■ **EXERCISE INSTRUCTIONS**
Where a line of the listing below includes the word "pose", reproduce that line.

■ **DATASET**
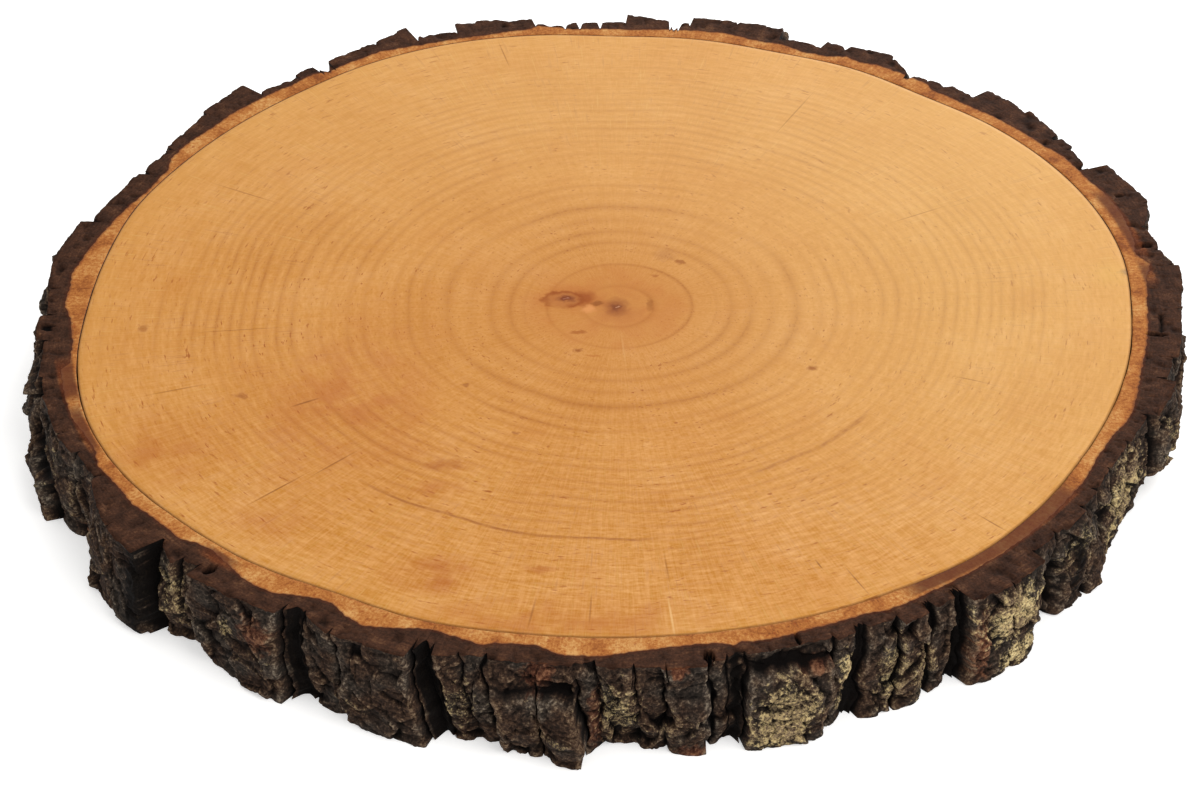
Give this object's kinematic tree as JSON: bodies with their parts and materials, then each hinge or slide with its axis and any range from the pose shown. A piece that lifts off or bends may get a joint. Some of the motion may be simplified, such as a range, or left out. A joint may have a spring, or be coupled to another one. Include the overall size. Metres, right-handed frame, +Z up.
{
  "type": "wood slice",
  "caption": "Round slice sawn across a tree trunk: a flat pale orange-tan disc of wood with rough dark plated bark left on round its edge.",
  "frame": {"origin": "under the middle of the slice's outline, on the bottom sawn face", "axes": "+Z up through the slice's thickness, from the bottom sawn face to the top one; the pictured front edge is at -Y and +X is to its right"},
  "size_m": [0.3398, 0.3402, 0.03],
  "materials": {
    "wood": "sanded",
    "bark": "rough"
  },
  "bodies": {
    "root": {"wood": "wood", "bark": "bark"}
  },
  "joints": []
}
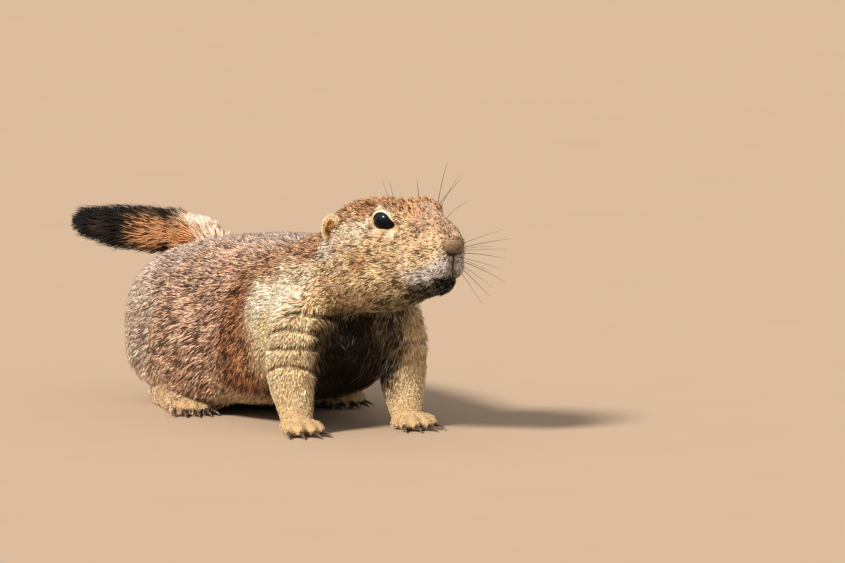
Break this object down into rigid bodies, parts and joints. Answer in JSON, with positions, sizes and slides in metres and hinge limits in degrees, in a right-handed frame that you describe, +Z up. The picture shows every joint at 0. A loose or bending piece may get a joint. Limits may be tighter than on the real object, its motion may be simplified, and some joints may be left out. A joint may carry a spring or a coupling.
{
  "type": "prairie dog figure",
  "caption": "Life-size crouching prairie dog, head turned to its left, tail held out level, standing on all four flat soles.",
  "frame": {"origin": "centre of the bounding box on the floor that the feet rest on", "axes": "+X the way the chest faces, +Y the animal's left, +Z up"},
  "size_m": [0.3154, 0.1102, 0.1293],
  "materials": {
    "face_fur": "short straw-brown fur, greyer on the crown",
    "throat_fur": "cream to golden fur",
    "back_fur": "grizzled grey-brown fur",
    "flank_fur": "reddish brown fur flecked dark and pale",
    "leg_fur": "short ochre fur",
    "tail_fur": "orange fur with a cream edge and a black brush at the tip",
    "ear_fur": "thin ear, orange-brown inside with a pale rim",
    "eye": "wet black eye",
    "nose_skin": "tan nose with a fine nap",
    "claw_horn": "dark horn, satin"
  },
  "bodies": {
    "root": {"belly": "flank_fur", "chest": "back_fur", "claw_fore_left_1": "claw_horn", "claw_fore_left_2": "claw_horn", "claw_fore_left_3": "claw_horn", "claw_fore_left_4": "claw_horn", "claw_fore_right_1": "claw_horn", "claw_fore_right_2": "claw_horn", "claw_fore_right_3": "claw_horn", "claw_fore_right_4": "claw_horn", "claw_hind_left_1": "claw_horn", "claw_hind_left_2": "claw_horn", "claw_hind_left_3": "claw_horn", "claw_hind_left_4": "claw_horn", "claw_hind_left_5": "claw_horn", "claw_hind_right_1": "claw_horn", "claw_hind_right_2": "claw_horn", "claw_hind_right_3": "claw_horn", "claw_hind_right_4": "claw_horn", "claw_hind_right_5": "claw_horn", "ear_left": "ear_fur", "ear_right": "ear_fur", "eye_left": "eye", "eye_right": "eye", "forearm_left": "leg_fur", "forearm_right": "leg_fur", "forefoot_left": "leg_fur", "forefoot_right": "leg_fur", "head": "face_fur", "hindfoot_left": "leg_fur", "hindfoot_right": "leg_fur", "neck": "throat_fur", "nose": "nose_skin", "rump": "flank_fur", "tail": "tail_fur", "thigh_left": "flank_fur", "thigh_right": "flank_fur", "upper_arm_left": "leg_fur", "upper_arm_right": "leg_fur"}
  },
  "joints": []
}
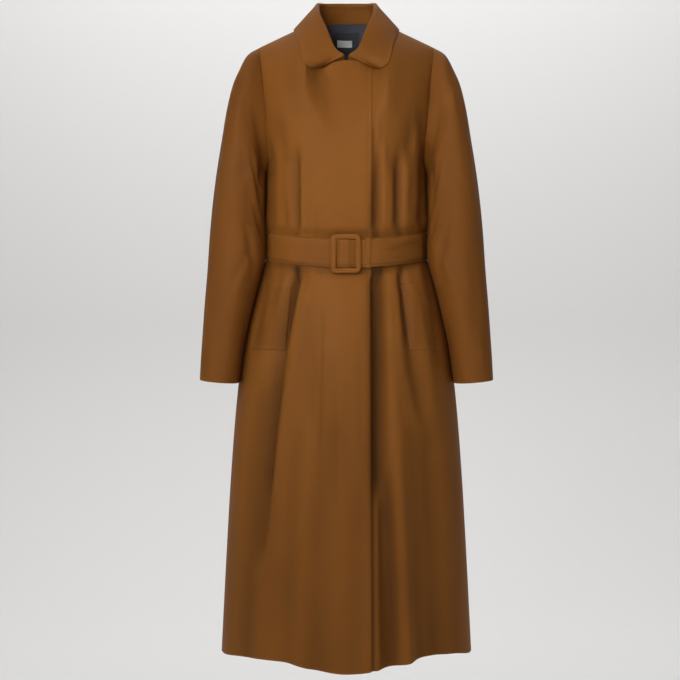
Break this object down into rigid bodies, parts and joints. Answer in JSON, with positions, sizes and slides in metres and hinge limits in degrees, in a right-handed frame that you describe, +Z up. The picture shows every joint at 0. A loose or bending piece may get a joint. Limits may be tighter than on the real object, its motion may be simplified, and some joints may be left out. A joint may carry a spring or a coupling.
{
  "type": "belted trench coat",
  "caption": "Long hollow coat of camel gabardine, belted at the waist with a covered buckle, wide collar, concealed front and slanted hip pockets.",
  "frame": {"origin": "middle of the neck base, where the wearer's shoulders carry the coat", "axes": "+Z up along the wearer, front faces -Y, +X is the wearer's left"},
  "size_m": [0.554, 0.4079, 1.2471],
  "materials": {
    "gabardine": "fine twill with a soft sheen",
    "gabardine_trim": "the same twill over a stiffened frame or strap",
    "lining": "smooth satin lining",
    "label_tape": "plain woven tape",
    "tab_tape": "plain woven tape"
  },
  "bodies": {
    "root": {"front_right": "gabardine", "front_left": "gabardine", "back_right": "gabardine", "back_left": "gabardine", "sleeve_right": "gabardine", "sleeve_left": "gabardine", "collar_stand": "gabardine", "collar_fall": "gabardine", "neck_lining": "lining", "neck_label": "label_tape", "size_tab": "tab_tape", "pocket_welt_right": "gabardine", "pocket_welt_left": "gabardine", "belt": "gabardine_trim", "belt_keeper": "gabardine_trim", "buckle": "gabardine_trim"}
  },
  "joints": []
}
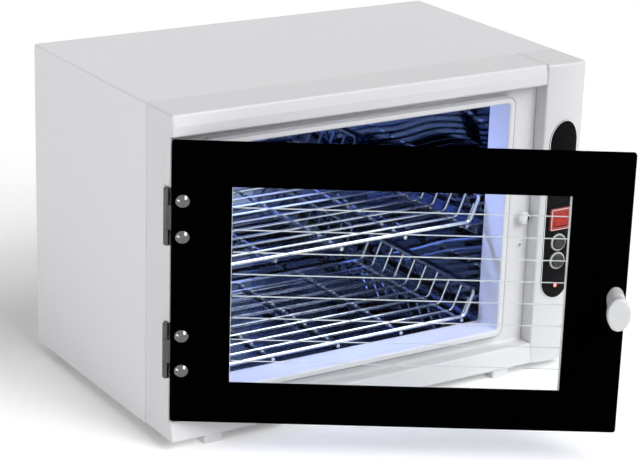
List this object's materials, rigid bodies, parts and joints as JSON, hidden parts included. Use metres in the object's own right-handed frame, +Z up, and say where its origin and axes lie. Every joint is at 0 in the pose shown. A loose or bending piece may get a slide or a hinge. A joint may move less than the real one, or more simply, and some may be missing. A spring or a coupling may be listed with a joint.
{
  "type": "uv sterilizer",
  "caption": "Bench sterilizer cabinet with a hinged black-bordered glass door, two pull-out wire baskets in a mirror-steel chamber, an ultraviolet lamp and a switch column.",
  "frame": {"origin": "on the bench, under the middle of the space that the cabinet takes with its door part open, as it rests", "axes": "+Z up, -Y out of the door's side, +X to the cabinet's right as seen from in front"},
  "size_m": [0.3687, 0.4206, 0.255],
  "materials": {
    "case_paint": "fine powder coat",
    "zinc_steel": "satin",
    "white_moulding": "satin",
    "column_white": "satin",
    "overlay_black": "gloss",
    "switch_frame": "gloss",
    "switch_red": "gloss",
    "button_white": "gloss",
    "button_dark": "satin",
    "lamp_red": "gloss",
    "board_green": "satin",
    "door_pane": "polished",
    "print_black": "fired enamel",
    "bright_metal": "polished",
    "knob_white": "gloss",
    "magnet": "satin",
    "mirror_steel": "polished",
    "basket_wire": "polished",
    "lamp_glass": "polished",
    "holder_white": "satin",
    "aluminium_caps": "satin",
    "reflector": "bright",
    "rubber_black": "matte",
    "ballast_iron": "dipped varnish",
    "black_plastic": "satin",
    "brass_pins": "plated"
  },
  "bodies": {
    "cabinet": {"case_shell": "case_paint", "base_plate": "zinc_steel", "back_panel": "case_paint", "panel_screws": "zinc_steel", "base_screws": "zinc_steel", "rear_foot_left": "rubber_black", "rear_foot_right": "rubber_black", "foot_rivets": "zinc_steel", "front_bezel": "white_moulding", "control_column": "column_white", "control_overlay": "overlay_black", "rocker_frame": "switch_frame", "rocker_pivot": "zinc_steel", "button_ring_lower": "button_white", "button_ring_upper": "button_white", "power_lamp": "lamp_red", "control_board": "board_green", "hinge_case_leaf_upper": "bright_metal", "hinge_pin_upper": "bright_metal", "hinge_case_leaf_lower": "bright_metal", "hinge_pin_lower": "bright_metal", "hinge_case_screws": "bright_metal", "catch_cup": "holder_white", "catch_magnet": "magnet", "chamber_liner": "mirror_steel", "liner_support_left": "zinc_steel", "liner_support_right": "zinc_steel", "basket_rail_left": "mirror_steel", "basket_rail_right": "mirror_steel", "uv_lamp": "lamp_glass", "lamp_cap_left": "aluminium_caps", "lamp_cap_right": "aluminium_caps", "lamp_holder_left": "holder_white", "lamp_holder_right": "holder_white", "lamp_reflector": "reflector", "ballast": "ballast_iron", "starter_socket": "holder_white", "starter": "holder_white", "mains_inlet": "black_plastic", "inlet_pins": "brass_pins"},
    "door": {"door_glass": "door_pane", "door_print": "print_black", "hinge_door_leaf_upper": "bright_metal", "hinge_door_leaf_lower": "bright_metal", "hinge_door_screws": "bright_metal", "hinge_door_nuts": "bright_metal", "door_knob": "knob_white", "knob_screw": "zinc_steel", "strike_plate": "zinc_steel"},
    "power_rocker": {"rocker_switch": "switch_red"},
    "upper_button": {"button_upper": "button_dark"},
    "lower_button": {"button_lower": "button_dark"},
    "basket_above": {"upper_basket_frame": "basket_wire", "upper_basket_hoops": "basket_wire", "upper_basket_ribs": "basket_wire"},
    "basket_below": {"lower_basket_frame": "basket_wire", "lower_basket_hoops": "basket_wire", "lower_basket_ribs": "basket_wire"}
  },
  "joints": [
    {"name": "door_hinge", "type": "hinge", "parent": "cabinet", "child": "door", "pos_m": [-0.1835, -0.01252, 0.13145], "axis": [0, 0, -1], "range_deg": [-31.8, 78]},
    {"name": "rocker_pivot_turn", "type": "hinge", "parent": "cabinet", "child": "power_rocker", "pos_m": [0.164, -0.02092, 0.1283], "axis": [1, 0, 0], "range_deg": [0, 16]},
    {"name": "upper_button_press", "type": "slide", "parent": "cabinet", "child": "upper_button", "axis": [0, 1, 0], "range_m": [0, 0.0012], "stiffness_N_per_m": 400},
    {"name": "lower_button_press", "type": "slide", "parent": "cabinet", "child": "lower_button", "axis": [0, 1, 0], "range_m": [0, 0.0012], "stiffness_N_per_m": 400},
    {"name": "upper_basket_pull", "type": "slide", "parent": "cabinet", "child": "basket_above", "axis": [0, -1, 0], "range_m": [0, 0.025]},
    {"name": "lower_basket_pull", "type": "slide", "parent": "cabinet", "child": "basket_below", "axis": [0, -1, 0], "range_m": [0, 0.025]}
  ]
}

■ **WRITTEN REPLY**
Give this object's kinematic tree as JSON: bodies with their parts and materials, then each hinge or slide with its axis and any range from the pose shown. A piece that lifts off or bends may get a joint. Some of the motion may be simplified, such as a range, or left out. A joint may have a spring, or be coupled to another one. Include the overall size. Metres, right-handed frame, +Z up.
List this object's materials, rigid bodies, parts and joints as JSON, hidden parts included. Use metres in the object's own right-handed frame, +Z up, and say where its origin and axes lie. Every joint is at 0 in the pose shown. A loose or bending piece may get a slide or a hinge. A joint may move less than the real one, or more simply, and some may be missing. A spring or a coupling may be listed with a joint.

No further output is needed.